135 Jahre nach den wegweisenden Arbeiten von Eugen Fick, Eugéne Kalt und August Müller im Jahr 1888 erlebt die Anpassung von Spezialkontaktlinsen für alle Arten von Ametropien und Hornhauterkrankungen eine weltweite Renaissance. Schaut man sich in diesem Kontext die Besucherzahlen aber auch die Vortragsthemen und Posterpräsentationen des im Januar 2023 in Las Vegas stattgefundenen dreitägigen Global Speciality Lens Symposium an, so erkennt man dies recht deutlich. Die Vielfalt der Indikationen für Spezialkontaktlinsen ist enorm. Hierzu gehört auch die Orthokeratologie und dies vor allem im Zusammenhang mit dem Komplex der Myopiekontrolle. Aber auch die Versorgung von Presbyopie-Patienten mit Ortho-K-Linsen ist heute schon möglich, wie die Publikation von Rainer Bronner in der aktuellen OCL zeigt.

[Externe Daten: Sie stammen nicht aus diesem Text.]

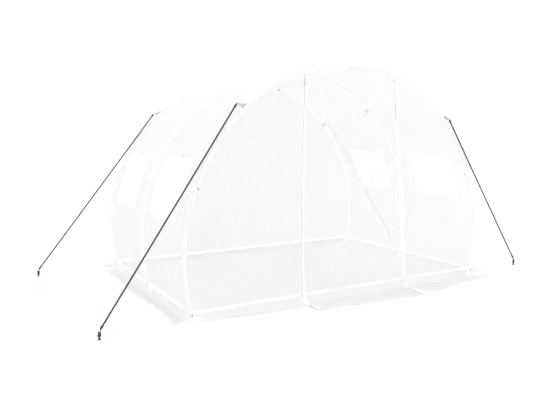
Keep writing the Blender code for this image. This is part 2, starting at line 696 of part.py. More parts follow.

Die Möglichkeiten der Versorgung mit Spezialkontaktlinsen sind heute größer denn je. Optometristen und Ophthalmologen sollten sie nur nutzen.
Literaturverzeichnis
[1] Jessen, G. (1962). Orthofocus Techniques. Contacto, 6, 200.

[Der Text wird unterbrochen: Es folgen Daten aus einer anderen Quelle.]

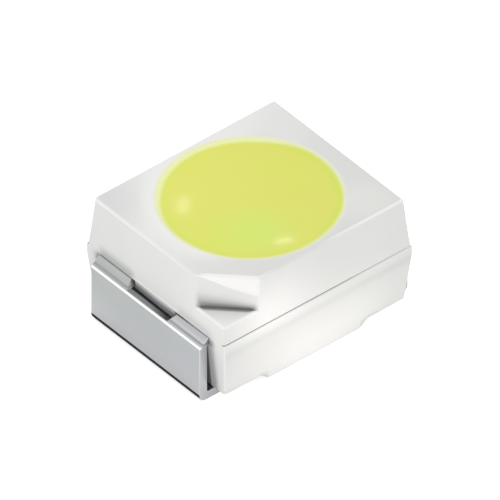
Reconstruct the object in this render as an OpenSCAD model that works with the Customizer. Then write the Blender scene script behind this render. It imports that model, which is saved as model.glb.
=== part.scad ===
// Top-view surface-mount LED: a white moulded housing on two bent leads, with its cup full of yellow phosphor.
// The origin is the middle of the footprint, level with the undersides of the solder feet. +X runs along the
// length, from the cathode end with its notched corner to the anode end, and +Z is up, out of the cup.
// Lengths are in millimetres and angles in degrees.

/* [Housing] */
// Length of the top face
top_length = 3.10; // [2.80:0.01:3.60]
// Width of the top face
top_width = 2.67; // [2.45:0.01:3.10]
// Height from the parting line up to the top face
upper_height = 0.79; // [0.66:0.01:1.00]
// Height from the underside of the ends up to the parting line
lower_height = 0.92; // [0.70:0.01:1.20]
// How far each side of the upper half leans out on its way down to the parting line
upper_flare = 0.065; // [0.02:0.005:0.12]
// How far the lower half stands out from the upper half at the parting line
parting_step = 0.02; // [0.005:0.005:0.04]
// Height of the upright band under the parting line
band_height = 0.15; // [0.05:0.01:0.30]
// How far each side of the lower half leans in below the band
lower_taper = 0.08; // [0.02:0.005:0.14]
// Radius of the rounded edge round the top face
edge_round = 0.03; // [0.01:0.005:0.06]

/* [Centre block] */
// Length of the block between the feet, where it leaves the underside
block_length = 1.78; // [1.20:0.02:2.20]
// How far each end of the block leans in on its way down
block_taper = 0.09; // [0.02:0.01:0.20]
// Height of the block's underside above the solder plane
block_standoff = 0.02; // [0.01:0.005:0.08]

/* [Cathode notch] */
// Length cut off each top edge at the marked corner
notch_leg = 0.61; // [0.40:0.01:0.80]
// Depth of the notch's ledge below the top face
notch_depth = 0.51; // [0.30:0.01:0.62]
// Lean of the notch's face from upright
notch_lean = 9.4; // [0:0.1:20]

/* [Cup] */
// Least width of the rim between the cup and the long edges of the top face
cup_rim = 0.085; // [0.06:0.005:0.40]
// How far the cup's wall leans in on its way down to the floor
cup_taper = 0.30; // [0.10:0.01:0.40]
// Depth of the phosphor's surface below the top face
fill_recess = 0.03; // [0.01:0.005:0.10]

/* [Leads] */
// Thickness of the lead strip
lead_thickness = 0.13; // [0.10:0.01:0.20]
// Width of the lead strip outside the housing
lead_width = 2.24; // [1.80:0.02:2.50]
// Gap between the housing's end and the leg
leg_gap = 0.03; // [0.01:0.005:0.10]
// Drop of the sloping shoulder where the strip turns down
shoulder_drop = 0.134; // [0.08:0.002:0.20]
// Inner radius of the bend above the foot
foot_bend = 0.02; // [0.01:0.005:0.10]
// Gap between a foot and the underside of the housing
foot_gap = 0.01; // [0.005:0.005:0.05]
// Gap between the end of a foot and the centre block
foot_end_gap = 0.10; // [0.04:0.01:0.30]
// Width of the window between a lead's two arms
window_width = 0.80; // [0.40:0.02:1.20]
// Depth of the window into the housing
window_reach = 0.20; // [0.10:0.01:0.30]
// Depth of the window's lower edge below the parting line
window_drop = 0.11; // [0.06:0.01:0.13]

/* [Pads] */
// Width of the pads at the bottom of the cup
pad_width = 1.60; // [1.00:0.02:2.00]
// Length of full-width strip held inside the housing
anchor_length = 0.35; // [0.30:0.01:0.50]
// How far the cathode pad reaches past the middle of the cup
cathode_reach = 0.30; // [0.24:0.01:0.40]
// Gap between the two pads
pad_gap = 0.20; // [0.12:0.01:0.30]

/* [Chip] */
// Length of the chip
die_length = 0.38; // [0.26:0.01:0.46]
// Width of the chip
die_width = 0.28; // [0.20:0.01:0.60]
// Height of the chip
die_height = 0.15; // [0.08:0.01:0.20]
// Thickness of the adhesive under the chip
attach_thickness = 0.02; // [0.01:0.005:0.04]
// How far the adhesive spreads past the chip's sides
attach_margin = 0.02; // [0.01:0.005:0.04]

/* [Bond wires] */
// Diameter of the wires
wire_diameter = 0.025; // [0.020:0.001:0.035]
// Diameter of the ball that ends a wire on the chip
ball_diameter = 0.08; // [0.06:0.005:0.10]
// Height of the ball
ball_height = 0.02; // [0.01:0.005:0.03]
// Distance from the end of the chip to the middle of a ball
ball_inset = 0.06; // [0.05:0.005:0.09]
// Height of a wire's loop above the chip
loop_height = 0.16; // [0.08:0.01:0.22]
// Distance from the chip to the end of the cathode wire
cathode_wire_reach = 0.35; // [0.20:0.01:0.45]
// Distance from the edge of the anode pad to the end of the anode wire
anode_wire_reach = 0.18; // [0.10:0.01:0.24]

/* [Hidden] */

// How far a cutter runs past the surface that it cuts
overcut = 0.4;
// Facets along the rounded top edge and along the bend above a foot
edge_steps = 4;
bend_steps = 8;
// Sides and lengths of a swept bond wire
wire_sides = 8;
wire_steps = 20;
$fn = 96;

// Heights above the solder plane
underside_z = lead_thickness + foot_gap;
parting_z = underside_z + lower_height;
top_z = parting_z + upper_height;
die_z = parting_z + attach_thickness;
die_top_z = die_z + die_height;

// Half lengths along X, from the middle outwards
side_growth = upper_flare + parting_step;
exit_x = top_length / 2 + side_growth;
leg_x = exit_x + leg_gap + lead_thickness;
window_x = exit_x - window_reach;
anchor_x = exit_x - anchor_length;
foot_end_x = block_length / 2 + foot_end_gap;
ball_x = die_length / 2 - ball_inset;

cup_d = top_width - 2 * cup_rim;
cup_floor_d = cup_d - 2 * cup_taper;
bend_radius = foot_bend + lead_thickness;

function arc(x, y, radius, start, end, steps) = [for (i = [0:steps])
    let (a = start + (end - start) * i / steps) [x + radius * cos(a), y + radius * sin(a)]];

function reflected(points) = [for (i = [len(points) - 1:-1:0]) [-points[i][0], points[i][1]]];

// One side of the housing's cross-section, from the top face down to the underside
function side_outline(half) = concat(
    arc(half - edge_round, top_z - edge_round, edge_round, 90, 0, edge_steps),
    [[half + upper_flare, parting_z],
     [half + side_growth, parting_z],
     [half + side_growth, parting_z - band_height],
     [half + side_growth - lower_taper, underside_z]]);

// Seen from the long side: the centre block hangs between the ends
function long_outline() = concat(side_outline(top_length / 2),
    [[block_length / 2, underside_z],
     [block_length / 2 - block_taper, block_standoff]]);

// Seen from the short end: the sides keep their lean down to the underside of the block
lean = lower_taper / (lower_height - band_height);
function end_outline() = concat(side_outline(top_width / 2),
    [[top_width / 2 + side_growth - lower_taper - lean * (underside_z - block_standoff), block_standoff]]);

// A profile drawn with its first axis along X and its second up Z, centred across Y
module across_y(width) {
    rotate([90, 0, 0])
        linear_extrude(height = width, center = true)
            children();
}

// A profile drawn with its first axis along Y and its second up Z, centred along X
module along_x(length) {
    rotate([90, 0, 90])
        linear_extrude(height = length, center = true)
            children();
}

module moulded_block() {
    intersection() {
        across_y(top_width + 2 * side_growth + overcut)
            polygon(concat(long_outline(), reflected(long_outline())));
        along_x(top_length + 2 * side_growth + overcut)
            polygon(concat(end_outline(), reflected(end_outline())));
    }
}

// The cup's cone from its floor, which is level with the pads, up to a height
module cup_cone(z) {
    translate([0, 0, parting_z])
        cylinder(h = z - parting_z, d1 = cup_floor_d,
            d2 = cup_floor_d + 2 * cup_taper * (z - parting_z) / upper_height);
}

// The notch is a prism across the corner at -X -Y, so its profile is drawn along the diagonal
module notch_cutter() {
    face_u = ((top_length + top_width) / 2 - notch_leg) / sqrt(2);
    far_u = (top_length + top_width) / 2 + side_growth;
    rotate([0, 0, 225])
        across_y(4 * notch_leg)
            polygon([
                [face_u - overcut * tan(notch_lean), top_z + overcut],
                [face_u + notch_depth * tan(notch_lean), top_z - notch_depth],
                [far_u, top_z - notch_depth],
                [far_u, top_z + overcut]]);
}

module housing() {
    color([0.91, 0.91, 0.89])
        difference() {
            moulded_block();
            cup_cone(top_z + overcut);
            notch_cutter();
            cathode_lead();
            anode_lead();
        }
}

// The strip's edge seen from the long side: out of the housing, down the leg and in along the foot
function strip_outline() = concat(
    [[anchor_x, parting_z],
     [exit_x, parting_z],
     [leg_x, parting_z - shoulder_drop]],
    arc(leg_x - bend_radius, bend_radius, bend_radius, 0, -90, bend_steps),
    [[foot_end_x, 0],
     [foot_end_x, lead_thickness]],
    arc(leg_x - bend_radius, bend_radius, foot_bend, -90, 0, edge_steps),
    [[leg_x - lead_thickness, parting_z - lead_thickness - leg_gap],
     [exit_x, parting_z - lead_thickness],
     [anchor_x, parting_z - lead_thickness]]);

// Goes right through the flat strip, and down to window_drop in the shoulder
module window_cutter() {
    across_y(window_width)
        polygon([
            [window_x, parting_z + overcut],
            [leg_x + overcut, parting_z + overcut],
            [leg_x + overcut, parting_z - window_drop],
            [leg_x - lead_thickness, parting_z - window_drop],
            [leg_x - lead_thickness, parting_z - lead_thickness - leg_gap],
            [exit_x, parting_z - lead_thickness - leg_gap],
            [window_x, parting_z - lead_thickness - leg_gap]]);
}

// A lead at the +X end. Its pad starts at pad_x and runs out to the window
module lead(pad_x) {
    difference() {
        union() {
            across_y(lead_width)
                polygon(strip_outline());
            translate([pad_x, -pad_width / 2, parting_z - lead_thickness])
                cube([window_x - pad_x, pad_width, lead_thickness]);
        }
        window_cutter();
    }
}

module anode_lead() {
    color([0.76, 0.77, 0.76])
        lead(cathode_reach + pad_gap);
}

module cathode_lead() {
    color([0.76, 0.77, 0.76])
        mirror([1, 0, 0])
            lead(-cathode_reach);
}

module led_die() {
    color([0.62, 0.68, 0.78])
        translate([-die_length / 2, -die_width / 2, die_z])
            cube([die_length, die_width, die_height]);
}

module die_attach() {
    attach_length = die_length + 2 * attach_margin;
    attach_width = die_width + 2 * attach_margin;
    color([0.93, 0.92, 0.86])
        translate([-attach_length / 2, -attach_width / 2, parting_z])
            cube([attach_length, attach_width, attach_thickness]);
}

// A wire's middle line is a cubic curve in the XZ plane: upright off its ball, and flat where it lands on the pad.
// A first handle of this many loop heights lifts the curve to about one loop height.
handle_rise = 2.8;
// The flat landing's handle, as a length along the pad
handle_run = 0.20;
wire_r = wire_diameter / 2;
landing_z = parting_z + wire_r * cos(180 / wire_sides);

function wire_handles(start_x, end_x) = [
    [start_x, die_top_z + ball_height / 2],
    [start_x, die_top_z + loop_height * handle_rise],
    [end_x - handle_run, landing_z],
    [end_x, landing_z]];

function curve_point(p, t) = pow(1 - t, 3) * p[0] + 3 * pow(1 - t, 2) * t * p[1]
    + 3 * (1 - t) * pow(t, 2) * p[2] + pow(t, 3) * p[3];

function curve_slope(p, t) = pow(1 - t, 2) * (p[1] - p[0])
    + 2 * (1 - t) * t * (p[2] - p[1]) + pow(t, 2) * (p[3] - p[2]);

function wire_ring(p, t) =
    let (middle = curve_point(p, t), slope = curve_slope(p, t), along = slope / norm(slope))
    [for (k = [0:wire_sides - 1])
        let (a = (k + 0.5) * 360 / wire_sides)
        [middle[0] - wire_r * cos(a) * along[1], wire_r * sin(a), middle[1] + wire_r * cos(a) * along[0]]];

// A wire that leaves its ball at start_x and lands on a pad at end_x, further along +X
module bond_wire(start_x, end_x) {
    p = wire_handles(start_x, end_x);
    n = wire_sides;
    points = [for (i = [0:wire_steps]) each wire_ring(p, i / wire_steps)];
    sides = [for (i = [0:wire_steps - 1], k = [0:n - 1])
        let (a = i * n + k, b = i * n + (k + 1) % n)
        each [[a, b, b + n], [a, b + n, a + n]]];
    caps = [[for (k = [n - 1:-1:0]) k], [for (k = [0:n - 1]) wire_steps * n + k]];
    union() {
        polyhedron(points = points, faces = concat(sides, caps));
        translate([start_x, 0, die_top_z])
            cylinder(h = ball_height, d = ball_diameter);
    }
}

module bond_wire_anode() {
    color([0.92, 0.76, 0.36])
        bond_wire(ball_x, cathode_reach + pad_gap + anode_wire_reach);
}

module bond_wire_cathode() {
    color([0.92, 0.76, 0.36])
        mirror([1, 0, 0])
            bond_wire(ball_x, die_length / 2 + cathode_wire_reach);
}

module encapsulant() {
    color([0.86, 0.88, 0.43])
        difference() {
            cup_cone(top_z - fill_recess);
            led_die();
            die_attach();
            bond_wire_cathode();
            bond_wire_anode();
        }
}

housing();
cathode_lead();
anode_lead();
led_die();
die_attach();
bond_wire_cathode();
bond_wire_anode();
encapsulant();
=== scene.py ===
"""A top-view surface-mount LED: the finished surfaces that go over the fixed CAD frame."""
import math

import bmesh
import bpy
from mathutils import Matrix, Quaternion, Vector


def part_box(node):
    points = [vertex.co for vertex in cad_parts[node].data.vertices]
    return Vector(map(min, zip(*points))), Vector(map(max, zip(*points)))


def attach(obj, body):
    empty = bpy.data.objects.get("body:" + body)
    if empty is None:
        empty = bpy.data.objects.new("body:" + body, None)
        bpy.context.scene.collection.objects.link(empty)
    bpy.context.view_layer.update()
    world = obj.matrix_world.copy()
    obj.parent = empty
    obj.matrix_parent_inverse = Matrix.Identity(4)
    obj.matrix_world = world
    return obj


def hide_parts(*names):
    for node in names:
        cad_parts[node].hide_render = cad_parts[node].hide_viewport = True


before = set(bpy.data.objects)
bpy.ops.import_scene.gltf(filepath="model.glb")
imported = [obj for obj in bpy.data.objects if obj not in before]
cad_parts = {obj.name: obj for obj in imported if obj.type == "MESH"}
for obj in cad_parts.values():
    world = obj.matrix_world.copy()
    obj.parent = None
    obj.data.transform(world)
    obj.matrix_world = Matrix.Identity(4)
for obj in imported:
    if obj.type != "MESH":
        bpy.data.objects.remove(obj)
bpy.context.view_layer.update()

MM = 0.001


def box_mm(node):
    """A node's lowest and highest corners, in millimetres."""
    return [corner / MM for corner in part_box(node)]


# Sizes in millimetres, read from the frame
housing_lo, housing_hi = box_mm("housing")
lead_lo, lead_hi = box_mm("anode_lead")
cathode_lo, cathode_hi = box_mm("cathode_lead")
fill_lo, fill_hi = box_mm("encapsulant")
TOP_Z = housing_hi.z
BLOCK_Z = housing_lo.z
PARTING_Z = lead_hi.z
LEG_X = lead_hi.x
LEAD_HALF = lead_hi.y
GIRTH_X = housing_hi.x
GIRTH_Y = housing_hi.y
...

[2] Bullimore, M. A., Johnson, L. A. (2020) Overnight orthokeratology. Contact Lens Anterior Eye, 43, 322-332.
[3] Morgan, P. B., Efron, N., Woods, C. A., Santodomingo-Rubido, J. (2019). International survey of orthokeratology contact lens fitting. Contact Lens Anterior Eye, 42, 450-454.
[4] Lipson, M. J., Curcio, L. R. (2022). Fitting of Orthokeratology in the United States: A Survey of the Current State of Orthokeratology. Optom. Vis. Sci., 99, 568-579.